In many ways “Julieta” noticeably lacks the stylistic ticks of its writer/director Pedro Almodovar. It’s tame, as far as Almodovar is concerned, sticking to a simple plot, down-to-earth characters and not even a hint of singing.

What it does retain is Almodovar’s signature feature — women. And, not just any women, real women, some of the realest women created by a man possibly ever. It’s easy — so easy it’s almost boring — to find what’s wrong with onscreen portrayals of women. What’s much more interesting, and cosmically reassuring, is looking at all the ways Almodovar gets it right.

Almodovar rose to international acclaim following his 1988 film “Mujeres al borde de un ataque de nervios” The film’s title is poorly translated into English as “Women on the Verge of a Nervous Breakdown.” That film, screened in my high school Spanish class, was my first introduction to Almodovar.

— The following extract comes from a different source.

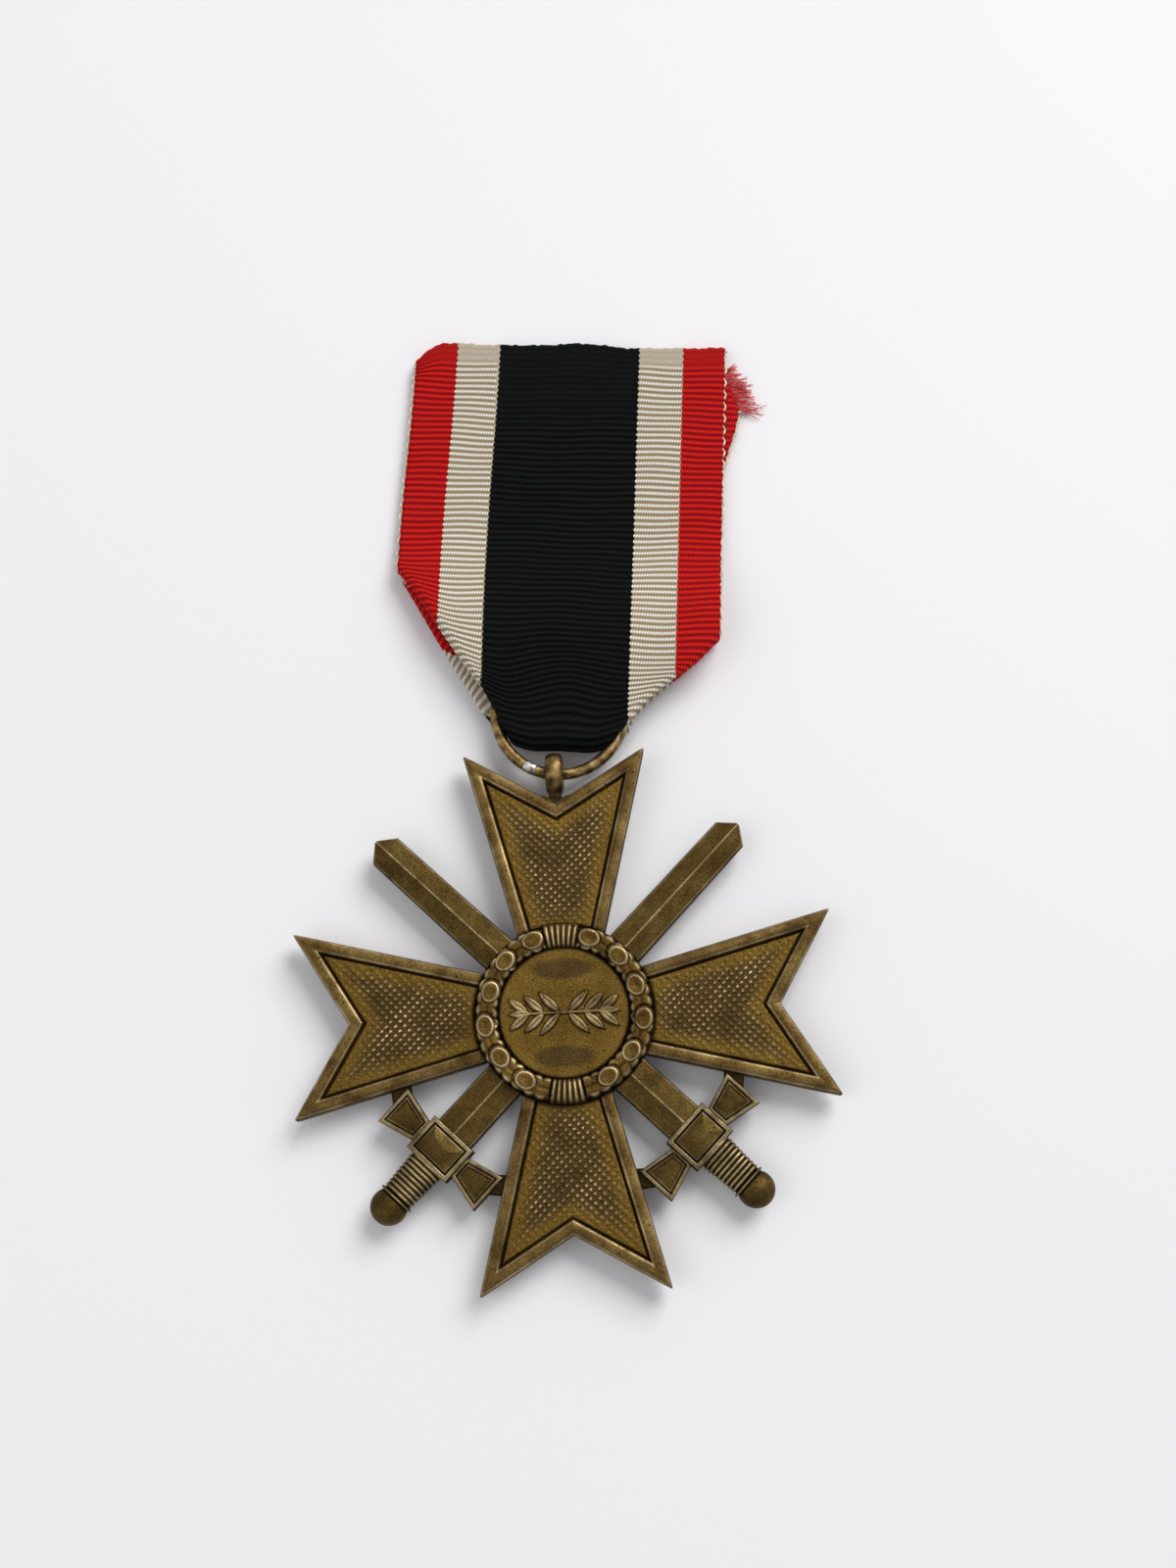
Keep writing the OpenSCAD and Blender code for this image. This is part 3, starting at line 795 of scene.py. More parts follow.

In the film, a web of people become increasingly tangled in each other. In classic, almost Shakespearian comedy, Pepa loves Iván whose son Carlos and his fiancé Marisa want to buy Pepa’s apartment where she’s trying to console Candela, etc. etc. It’s hilarious and impossibly confusing. In the middle of it all is Pepa, a hurricane in the best sense of the word. She’s manic and destructive and most of all a force.

His latest, “Julieta,” joins a portfolio of films that demonstrate Almodovar’s keen observation of and empathy for the daily suffering of the modern woman. The central figure, Julieta, is a woman defined by loss, first by the death of her husband and next by the abandonment of her daughter. Almodovar gets increasingly close to her over the course of the film, sifting through the nuances of her psyche. He understands her deeply enough that he can visually form her with very little spoken dialogue (the film was originally called “Silence” but the name was changed to avoid confusion with Scorses’s film of the same name).

To Almodovar, it seems, women are the fabric that hold the universe together. His film “Talk to Her” is a perfect example of this. Despite being comatose, the two women at the center of this film hold it together. The other characters are reliant to some extent on their presence.

Some criticize what they call Almodovar’s stylization or even fetishization of female suffering, something the director seems to address in his 1999 Oscar-winning film “All About My Mother.” This is a common criticism pointed at gay men who make art about women.

And yet, empathy and beauty are not mutually exclusive. Almodovar’s film do not need to be come any less beautiful to be real and deeply true. His picture of the experience of women, painted in striking colors and perfectly laid out shots, is one steeped in a deep understanding of what it means to suffer mundanely. It is very easy to show Day 1 of grief, Almodovar has mastered the art of Day 1001. 

Raised by a strong community of women, Almodovar is clearly attuned to the ways women interact with each other. Themes of maternity and sisterhood dominate his family dramas.

Part of what sets Almodovar’s women apart from other cinematic representations is his deep understanding of female friendship. Contrary to what gal pal rom-coms might lead you to believe, the backbone of female friendship is not two women telling each other how much they like each other and swapping relationship advice in a trendy bar. So much of female friendship is unspoken. Its essence is in moments like the one in which Beatrice helps Antia lift her depressed mother from the bath. Or when Julieta returns to the park where her daughter and Beatrice used to play, only to discover Beatrice has done the same.

Some American filmmakers like Noah Baumbach and Mike Mills have captured the parts of womanhood that elude so many others. Baumach’s 2015 film “Mistress America” examines the overlapping nature of sisterhood and friendship and Mills’s “20th Century Women” examines the role three women play in the development of a teenage boy. Both films capture the empathy and tenderness that Almodovar’s films exude.  

So it’s not impossible. Male filmmakers can put real women on the screen. What is takes it seems is a simultaneous look inward and outward, a close examination of the women around the director and a reflection on how they shaped the director himself. Almodovar is a standout, but he’s not alone.